His stepfather was furious but Cassius Gallio escaped overseas, and on his first posting to Jerusalem he was greedy to learn as much as possible as quickly as he could. Initially this meant the language and the women, the easiest available territories. He met Judith, who was direct and uncomplicated. Gallio had grown up in a villa with his stepfather’s third wife, and was cynical about communication between the sexes. It was therefore a relief to spend time with a woman and not expect immediately to understand her.
Or Cassius Gallio had been lonely, and Judith in Jerusalem was kind. He’d been aiming to conquer, in a small way, but at the same time he’d needed comfort, and to be comfortable. He can’t remember. They’d met a long time ago, but the early marriage became convincingly part of his cover, his legend. His photo ID said military attaché, with full immunity, but his more effective disguise was Judith. Spies and secret police shouldn’t marry, everyone knows that. They should keep the hours and the secrets and the dangers to themselves, which is such obvious common sense that a single diplomat immediately rouses suspicion. Meaning that all serious spies are married, but ideally not for love.
The trouble, as with the Jesus fiasco, was that Gallio never knew enough. He didn’t know that Valeria was on her way, young and culturally compatible and willing. He couldn’t see the future, only his lonely past, and if he had his time again he’d allow the past no more influence than it deserved.

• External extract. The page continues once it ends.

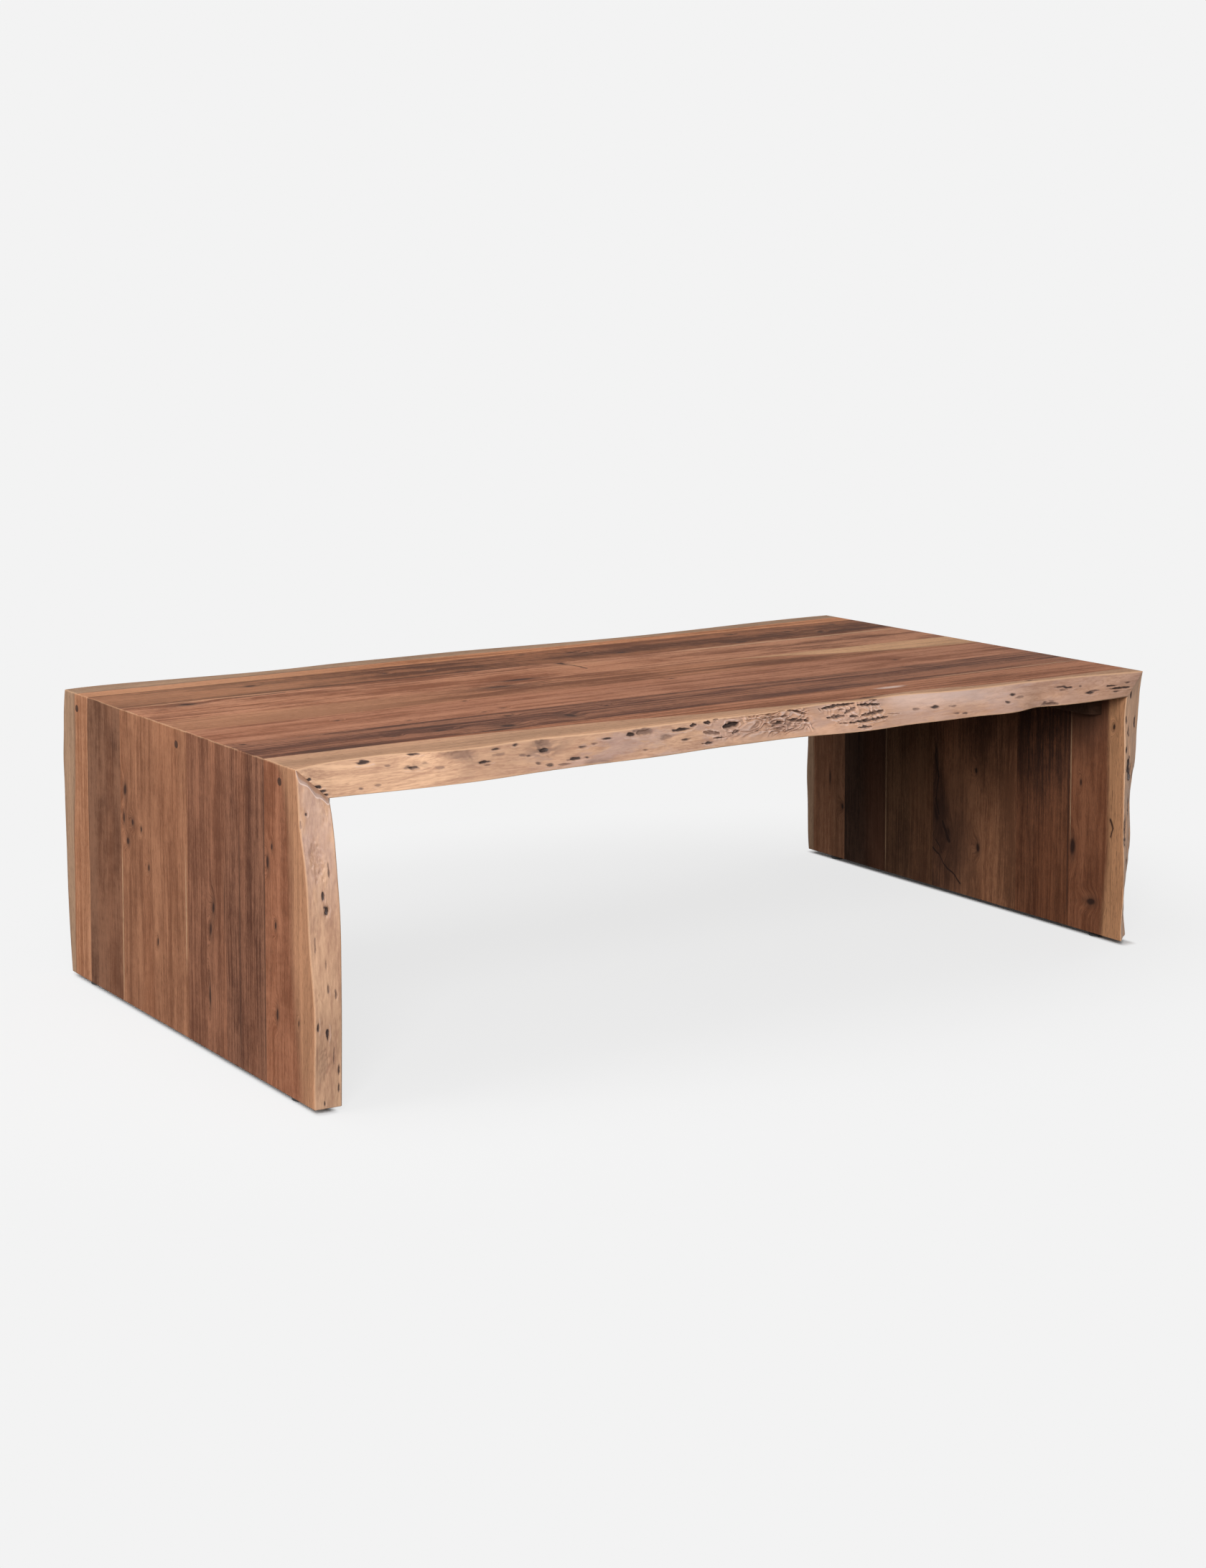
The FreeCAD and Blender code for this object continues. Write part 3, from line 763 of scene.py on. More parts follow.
class Shader:
    """The nodes of a new material, or of the world, added by calls."""

    def __init__(self, name, world=None):
        self.material = world or bpy.data.materials.new(name)
        self.material.use_nodes = True
        self.tree = self.material.node_tree
        self.tree.nodes.clear()

    def node(self, kind, settings, sockets, output=0):
        """Adds a node: its settings first, then the values or links of its sockets."""
        made = self.tree.nodes.new("ShaderNode" + kind)
        for key, setting in settings.items():
            if key == "stops":
                for number, (place, shade) in enumerate(setting):
                    while len(made.color_ramp.elements) <= number:
                        made.color_ramp.elements.new(place)
                    made.color_ramp.elements[number].position = place
                    made.color_ramp.elements[number].color = (*shade, 1.0)
            elif key == "points":
                points = made.mapping.curves[0].points
                while len(points) < len(setting):
                    points.new(0.5, 0.5)
                for point, place in zip(points, setting):
                    point.location = place
                made.mapping.update()
            else:
                setattr(made, key, setting)
        for key, given in sockets.items():
            socket = made.inputs[key]
            if isinstance(given, Value):
                self.tree.links.new(given.socket, socket)
            elif socket.type == "RGBA":
                socket.default_value = (*given, 1.0)
            else:
                socket.default_value = given
        return Value(self, made.outputs[output])

    def maths(self, operation, one, two=0.0):
        """A sum with one or two numbers."""
        return self.node("Math", {"operation": operation}, {0: one, 1: two})

    def vector(self, operation, sockets, output=0):
        """A sum with vectors; the second output is a plain number."""
        return self.node("VectorMath", {"operation": operation}, sockets, output)

    def noise(self, place, scale, detail=2.0, roughness=0.5):
        """Noise from 0 to 1 with its own scale along each axis, in cells per metre."""
        spread = self.vector("MULTIPLY", {0: place, 1: scale})
        sockets = {"Vector": spread, "Scale": 1.0, "Detail": detail, "Roughness": roughness}
        return self.node("TexNoise", {"noise_dimensions": "3D"}, sockets)

    def swing(self, place, scale, detail=2.0, roughness=0.5):
        """The same noise, from -0.5 to 0.5."""
        return self.noise(place, scale, detail, roughness) - 0.5

    def ease(self, value, low, high):
        """Smooth step from 0 at low to 1 at high."""
        sockets = {"Value": value, "From Min": low, "From Max": high, "To Min": 0.0, "To Max": 1.0}
        return self.node("MapRange", {"interpolation_type": "SMOOTHSTEP"}, sockets)

    def zone(self, value, rise, fall):
        """1 between two soft ends, each given as (from, to)."""
        return self.ease(value, *rise) * (1 - self.ease(value, *fall))

    def smallest(self, values):
        """The smallest of several values."""
        least, *others = values
        for value in others:
            least = self.maths("MINIMUM", least, value)
        return least

    def mix(self, share, one, two):
        """A colour between two colours."""
        return self.node("Mix", {"data_type": "RGBA"}, {0: share, 6: one, 7: two}, 2)

    def coats(self, shade, *layers):
        """A colour under layers of (cover, colour), the last one on top."""
        for cover, over in layers:
            shade = self.mix(cover, shade, over)
        return shade

    def attribute(self, name):
        """A value that the mesh carries at each of its points."""
        return self.node("Attribute", {"attribute_type": "GEOMETRY", "attribute_name": name}, {}, 2)

    def place(self, slab):
        """Place in a slab's measures: along the grain, across it, and above the outer face."""
        source = self.node("TexCoord", {}, {}, 3)
        settings = {"vector_type": "POINT"}
        return self.node("Mapping", settings, {"Vector": source, "Location": slab.shift,
                                               "Rotation": slab.turn})

    def split(self, vector):
        """The three parts of a vector."""
        made = self.node("SeparateXYZ", {}, {0: vector})
        outputs = made.socket.node.outputs
        return [Value(self, outputs[axis]) for axis in range(3)]

    def join(self, x, y, z):
        """A vector from its three parts."""
        return self.node("CombineXYZ", {}, {0: x, 1: y, 2: z})

    def finish(self, settings, height=None, strength=0.4, distance=0.3 * mm):
        """The principled surface, with a bump where a height is given."""
        sockets = dict(settings)
        if height is not None:
            sockets["Normal"] = self.node("Bump", {}, {"Height": height, "Strength": strength,
                                                       "Distance": distance})
        surface = self.node("BsdfPrincipled", {}, sockets)
        self.node_output(surface)
        return self.material

    def node_output(self, surface):
        """Makes a surface the material's own."""
        end = self.tree.nodes.new("ShaderNodeOutputMaterial")
        self.tree.links.new(surface.socket, end.inputs["Surface"])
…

As now, in Damascus, where he’s ignoring his earlier failures and taking his second chance.
The dead-drop is the Travelex exchange in the lobby of the Damascus Sheraton. Gallio picks up an envelope of dollars, and exchanges half with the concierge for a room key. Then checks into his room where in the wardrobe he finds a grey Strellson suit, as favoured by Swiss sales reps. On the hanger beside it a purple shirt and tie set completes the look, and on the floor of the wardrobe a white cardboard box, stamped with the same pharmaceutical company name as his business cards.
He lies down on the double bed, closes his eyes and sleeps. He wakes up and showers, the water as hot as he can bear. He turns off the shower and sits on the floor of the wet room and breathes. In, out, as deeply and slowly as he can. Occasionally, according to no discernible pattern (but there is one, there must be one, and the pattern can be represented by a mathematical formula) a solitary drip from the shower lands on top of his head. Cassius Gallio and Jesus have unfinished business, but if Gallio solves this case then he can become, for the first time, the man he wanted to be.